4. CO2 Organic Emulsion Foam Flooding System

4.1. Principle of System Construction

The fundamental basis of this system is constituted by the utilization of oil-soluble surfactants within organic solvents, with supercritical CO2 (scCO2) functioning as an auxiliary phase. With the primary objective of bypassing the osmotic swelling described in Section 2.2.3, this system fundamentally avoids water-induced corrosion and sensitivity by substituting the aqueous phase. Despite the inherently low viscosity exhibited by supercritical CO2 (scCO2), foam emulsions are generated in situ by surfactants dissolved within an organic solvent carrier upon interaction with residual water or oil phases. Through this process, a reduction in Interfacial Tension (IFT) and an enhancement of foam half-life are simultaneously effected [100]. Specifically, the elasticity of the foam film is enhanced via the Pickering stabilization mechanism [101]. High-permeability channels are effectively occluded. Concurrently, hydrophilic interactions with swelling clays are minimized by the low polarity of the organic phase, whereby the clay swelling rate is controlled at <5% [102]. System stability is further reinforced by foam-stabilizing polymers. Specifically, the inhibition of foam rupture is achieved via the elevation of solution viscosity (typically reaching 10–50 cP). The thermodynamic conditions requisite for the hydration swelling mechanisms (as delineated in Section 2.2) are effectively eliminated via the substitution of the continuous aqueous phase with an organic solvent, thereby achieving control over the occurrence of water sensitivity damage [103]. In this system, the continuous phase of the foam is constituted by an emulsion. The external phase of this emulsion is non-aqueous (organic solvent), while CO2 functions as the dispersed internal phase. Simultaneously, trace amounts of formation fluids are encapsulated within the organic solvent, thereby forming minute emulsion droplets dispersed within the continuous phase. Consequently, contact with the rock pore walls is restricted exclusively to the non-damaging organic phase, whereby water sensitivity damage is physically eradicated. Through the rapid formation of organic emulsions and the subsequent generation of high-strength CO2 foam, preferential channel plugging, sweep volume expansion, and enhanced oil displacement efficiency are effectively achieved.

4.2. System Composition

4.2.1. Selection of Organic Phase

Solvents utilized within this category typically encompass light hydrocarbons (C5–C8), condensate oil, diesel, kerosene, and specific alcohols or esters [103,104,105]. Operational costs are significantly reduced through the utilization of refinery by-products (e.g., diesel and condensate). Furthermore, the solvent is required to exhibit miscibility or near-miscibility with CO2 at reservoir pressure; this property facilitates viscosity reduction and promotes the dissolution of heavy crude components (such as wax and asphaltenes).

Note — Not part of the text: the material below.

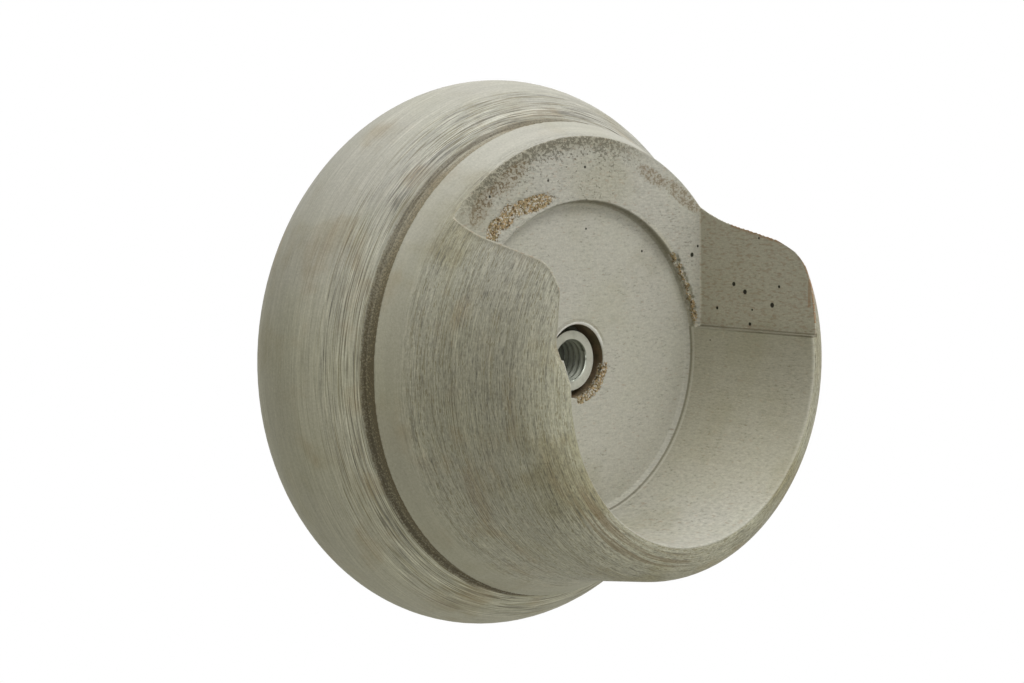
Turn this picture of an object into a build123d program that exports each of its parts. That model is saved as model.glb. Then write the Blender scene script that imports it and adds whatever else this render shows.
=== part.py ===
# Recess bracket: a turned wooden socket for the end of a curtain pole, and its threaded insert.
# Millimetres, +Z up. The wall face is the plane y = 0, centred on the origin. The turning axis
# runs along -Y, out of the wall, and the slot that the pole drops through opens upwards.
from build123d import *
import os
from math import sqrt

# Pole socket
pole_diameter = 50.0
pole_clearance = 2.0  # on the diameter, at the foot of the socket
mouth_flare = 0.5  # how much larger the socket's radius is at the lip
socket_floor_height = 31.1  # wood left between the wall face and the socket floor
socket_depth = 27.6  # socket floor to the front of the lip
socket_corner_chamfer = 0.8  # between the floor and the wall of the socket
lip_edge_radius = 0.5

# Slot across the upper half of the cup
slot_clearance = 4.0  # on the pole's diameter
slot_step = 1.9  # the flat at the back of the slot stands this far above the socket floor
slot_shelf_height = 4.0  # above the turning axis

# Turned outside of the cup, from the lip towards the wall
lip_wall = 6.35
lip_round_height = 6.4
cup_taper = 1.55  # how much the radius grows from the lip's round to the cove
cove_start = 7.75  # above the flat at the back of the slot
cove_flare = 4.45  # how much the radius grows along the cove
arris_height = 27.5  # wall face to the sharp edge of the cove
quirk_depth = 0.45  # of the narrow flat between cove and flange, below that edge

# Rounded flange
flange_overhang = 6.95  # beyond the edge of the cove
flange_section_radius = 16.0
flange_widest_drop = 15.7  # from the sharp edge of the cove towards the wall
wall_edge_chamfer = 0.6

# Threaded insert, M8 inside with a coarse wood thread outside
insert_length = 20.0
insert_recess = 1.3  # its face below the socket floor
insert_core_diameter = 9.8
insert_crest_diameter = 12.0
insert_crest_width = 0.35
insert_pitch = 4.0
insert_lead = 1.5  # plain length before the first crest
bolt_minor_diameter = 6.65
bolt_mouth_diameter = 7.1
bolt_clearance_diameter = 10.0  # hole from the wall face to the insert

# Worked out from the sizes above
socket_radius = (pole_diameter + pole_clearance) / 2
mouth_radius = socket_radius + mouth_flare
slot_width = pole_diameter + slot_clearance
slot_back_height = socket_floor_height + slot_step
lip_height = socket_floor_height + socket_depth
cup_rim_radius = mouth_radius + lip_wall
cup_rim_height = lip_height - lip_round_height
cup_foot_radius = cup_rim_radius + cup_taper
cup_foot_height = slot_back_height + cove_start
arris_radius = cup_foot_radius + cove_flare
quirk_radius = arris_radius - quirk_depth
flange_radius = arris_radius + flange_overhang
flange_centre_radius = flange_radius - flange_section_radius
flange_widest_height = arris_height - flange_widest_drop
quirk_offset = quirk_radius - flange_centre_radius
quirk_height = flange_widest_height + sqrt(flange_section_radius**2 - quirk_offset**2)
wall_face_radius = flange_centre_radius + sqrt(flange_section_radius**2 - flange_widest_height**2)
insert_front_height = socket_floor_height - insert_recess
insert_back_height = insert_front_height - insert_length
insert_flank = (insert_pitch - insert_crest_width) / 4  # axial length of one side of a crest
crest_count = int((insert_length - insert_lead) // insert_pitch)
bolt_mouth_depth = (bolt_mouth_diameter - bolt_minor_diameter) / 2


def turned(radius, height):
    # A point of a turned section: distance from the axis, distance from the wall face
    return (radius, -height)


# Body: one turned section, revolved, then slotted and drilled
with BuildPart() as bracket_body:
    with BuildSketch(Plane.XY) as section:
        with BuildLine():
            Line(turned(0, 0), turned(wall_face_radius, 0))
            ThreePointArc(
                turned(wall_face_radius, 0),
                turned(flange_radius, flange_widest_height),
                turned(quirk_radius, quirk_height),
            )
            quirk = Polyline(
                turned(quirk_radius, quirk_height),
                turned(quirk_radius, arris_height),
                turned(arris_radius, arris_height),
            )
            cup_side = Line(
                turned(cup_foot_radius, cup_foot_height),
                turned(cup_rim_radius, cup_rim_height),
            )
            TangentArc(cup_side @ 0, quirk @ 1, tangent=(cup_side % 0) * -1)
            lip_round = TangentArc(
                cup_side @ 1,
                turned(mouth_radius, lip_height),
                tangent=cup_side % 1,
            )
            Polyline(
                lip_round @ 1,
                turned(socket_radius, socket_floor_height),
                turned(0, socket_floor_height),
                turned(0, 0),
            )
        make_face()
        lip_edge = turned(mouth_radius, lip_height)
        fillet(section.vertices().sort_by_distance(lip_edge)[0], lip_edge_radius)
        for corner, width in (
            (turned(wall_face_radius, 0), wall_edge_chamfer),
            (turned(socket_radius, socket_floor_height), socket_corner_chamfer),
        ):
            chamfer(section.vertices().sort_by_distance(corner)[0], width)
    revolve(axis=Axis.Y)

    # Slot, from the flat at its back out through the lip
    with BuildSketch(Plane.XZ.offset(slot_back_height)):
        with Locations((0, slot_shelf_height)):
            Rectangle(slot_width, flange_radius, align=(Align.CENTER, Align.MIN))
    extrude(amount=lip_height, mode=Mode.SUBTRACT)

    # Seat for the insert, and the bolt's way in from the wall face
    with Locations(Plane(origin=(0, -socket_floor_height, 0), z_dir=(0, -1, 0))):
        CounterBoreHole(
            bolt_clearance_diameter / 2,
            insert_crest_diameter / 2,
            socket_floor_height - insert_back_height,
            depth=socket_floor_height,
        )

# Insert: core and crests as one turned section, open right through for the bolt
with BuildPart() as threaded_insert:
    wood_thread = []
    for turn in range(crest_count):
        root_height = insert_front_height - insert_lead - turn * insert_pitch
        crest_height = root_height - insert_flank
        wood_thread += [
            turned(insert_core_diameter / 2, root_height),
            turned(insert_crest_diameter / 2, crest_height),
            turned(insert_crest_diameter / 2, crest_height - insert_crest_width),
            turned(insert_core_diameter / 2, crest_height - insert_crest_width - insert_flank),
        ]
    with BuildSketch(Plane.XY):
        with BuildLine():
            Polyline(
                turned(bolt_minor_diameter / 2, insert_front_height - bolt_mouth_depth),
                turned(bolt_mouth_diameter / 2, insert_front_height),
                turned(insert_core_diameter / 2, insert_front_height),
                *wood_thread,
                turned(insert_core_diameter / 2, insert_back_height),
                turned(bolt_mouth_diameter / 2, insert_back_height),
                turned(bolt_minor_diameter / 2, insert_back_height + bolt_mouth_depth),
                close=True,
            )
        make_face()
    revolve(axis=Axis.Y)

bracket_body.part.label = "bracket_body"
threaded_insert.part.label = "threaded_insert"

os.makedirs("parts", exist_ok=True)
export_step(bracket_body.part, "parts/bracket_body.step")
export_step(threaded_insert.part, "parts/threaded_insert.step")
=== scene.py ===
import math

import bpy
import numpy as np
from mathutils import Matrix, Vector, noise


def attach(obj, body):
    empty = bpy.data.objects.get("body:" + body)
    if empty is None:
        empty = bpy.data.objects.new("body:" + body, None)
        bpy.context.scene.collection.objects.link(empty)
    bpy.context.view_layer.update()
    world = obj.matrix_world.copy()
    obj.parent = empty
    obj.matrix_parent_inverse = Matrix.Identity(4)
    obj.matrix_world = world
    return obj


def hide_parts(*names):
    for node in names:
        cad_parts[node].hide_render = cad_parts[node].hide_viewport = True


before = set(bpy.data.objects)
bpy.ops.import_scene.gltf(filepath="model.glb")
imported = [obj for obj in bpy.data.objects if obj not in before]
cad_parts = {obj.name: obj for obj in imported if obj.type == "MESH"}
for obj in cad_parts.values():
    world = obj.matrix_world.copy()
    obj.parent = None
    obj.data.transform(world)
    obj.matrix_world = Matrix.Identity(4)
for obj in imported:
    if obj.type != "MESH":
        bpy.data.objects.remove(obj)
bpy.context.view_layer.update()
print("frame loaded:", sorted(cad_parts))

mm = 0.001


# Working in object and edit mode

def pickOnly(piece):
    bpy.ops.object.select_all(action="DESELECT")
    piece.select_set(True)
    bpy.context.view_layer.objects.active = piece


def applyModifier(piece, kind, **settings):
    pickOnly(piece)
    added = piece.modifiers.new(kind.title(), kind)
    for name, value in settings.items():
        setattr(added, name, value)
    bpy.ops.object.modifier_apply(modifier=added.name)


def copyOfNode(nodeName, pieceName):
    piece = bpy.data.objects.new(pieceName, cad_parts[nodeName].data.copy())
    bpy.context.scene.collection.objects.link(piece)
    piece.data.name = pieceName
    pickOnly(piece)
    bpy.ops.object.mode_set(mode="EDIT")
    bpy.ops.mesh.select_all(action="SELECT")
    bpy.ops.mesh.remove_doubles(threshold=0.001 * mm)
    bpy.ops.object.mode_set(mode="OBJECT")
    return piece


def pointsOf(piece):
    # x across, out from the wall, and up, in millimetres
    flat = np.empty(len(piece.data.vertices) * 3)
    piece.data.vertices.foreach_get("co", flat)
    place = flat.reshape(-1, 3) / mm
    return place[:, 0], -place[:, 1], place[:, 2]


def movePoints(piece, x, h, z):
    # Nothing goes behind the wall face
    place = np.stack([x, -np.maximum(h, 0), z], axis=1) * mm
    piece.data.vertices.foreach_set("co", place.ravel())
    piece.data.update()


# Turned wooden body

bracket = {
    "grid": 0.2,             # the body is rebuilt on this grid, in mm
    "edgeSoftening": 3,      # sanding passes over the sharp edges
    "triangles": 186000,     # left in the finished body
    "tornPatch": [           # x, z, half length, half width, turn; on the flat at the back of the slot
        (-18.9, 21.9, 2.2, 1.3, 60),
        (-16.2, 23.9, 2.2, 1.5, 45),
        (-11.2, 25.7, 4.6, 1.3, 12),
    ],
    "tornDepth": 0.4,
    "wornLip": {             # flat sanded off the inner edge of the left horn
        "tilt": 30,          # degrees, how far the flat leans towards the socket
        "line": 34.9,        # mm from the axis, measured square to the flat
        "foot": 6.0,         # below this height the flat runs out
        "footSlope": 0.43,
        "tip": 7.0,          # and above this one
        "tipSlope": 0.1,
    },
    "wornShoulder": {        # the right horn is sanded to this radius on its way out from the wall
        "out": (49.0, 50.9, 52.6, 54.1, 55.2, 56.2, 57.2),
        "radius": (33.35, 32.9, 32.48, 32.06, 31.57, 31.02, 40.0),
    },
    "chippedStep": [(26, 38, 0.2), (48, 82, 0.7)],   # from, to (degrees), depth
    "tornRim": (92, 186, 0.55),      # lower edge of the hole, with its angles and depth in the same way
    "raisedRim": (-112, 66, 0.22),   # burr round the rest of it
    "holeRadius": 6.0,
    "floorHeight": 31.1,     # of the socket's floor, out from the wall
    "slotBackHeight": 33.0,
    "slotHalfWidth": 27.0,
    "shelfHeight": 4.0,      # of the slot's lower edge, above the axis
    "socketRadius": 26.0,
    "mouthRadius": 26.5,
    "cupFoot": (34.4, 40.75),          # radius, and out from the wall
    "cupSlope": -0.134,
    "lipRound": (25.45, 51.31, 7.47),  # its centre, given like the cup's foot, and its radius
    "smudges": [             # x, z, half length, half width, turn
        (22.6, 26.2, 5.2, 1.3, -32), (15.6, 29.6, 3.4, 1.2, -26), (-15.8, 29.8, 4.6, 1.5, 32),
        (-21.5, 25.5, 3.4, 1.6, 52),
    ],
    "pits": [                # x, out from the wall, z, radius
        (27.0, 40.7, 11.5, 0.32), (27.0, 43.2, 10.3, 0.36), (27.0, 50.7, 11.5, 0.22),
        (27.0, 49.2, 8.4, 0.36), (27.0, 36.9, 7.3, 0.24), (27.0, 44.3, 5.0, 0.26),
        (27.0, 46.3, 19.3, 0.16), (27.0, 44.8, 7.4, 0.16), (26.2, 36.2, 1.9, 0.2),
        (25.0, 33.0, 16.2, 0.34), (26.4, 33.0, 17.6, 0.2), (2.3, 31.1, 21.4, 0.16),
        (15.0, 31.1, 17.2, 0.18), (-19.8, 33.0, 27.2, 0.2), (0.4, 33.0, 31.4, 0.2),
        (-7.6, 33.0, 29.4, 0.18),
    ],
}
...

4.2.2. Selection of Emulsifiers and Foaming Agents

Oil-solubility is a prerequisite for the selected agents; typical examples encompass fluorocarbon, silicone, or specific anionic and non-ionic surfactant formulations [106,107]. Alternatively, the utilization of solid surfactant particles exhibiting reduced particle size and superior dispersibility within the organic phase is proposed. Through this approach, highly efficient and stable emulsions, alongside foams of robust stability, are achieved. Within the context of water-sensitive shale oil reservoirs, mixed Pickering foams are formed via the integration of similar non-aqueous formulations with nanoparticles (such as SiO2 solid particles). Consequently, the capillary force balance is optimized, while plugging induced by asphaltene precipitation is significantly mitigated [108].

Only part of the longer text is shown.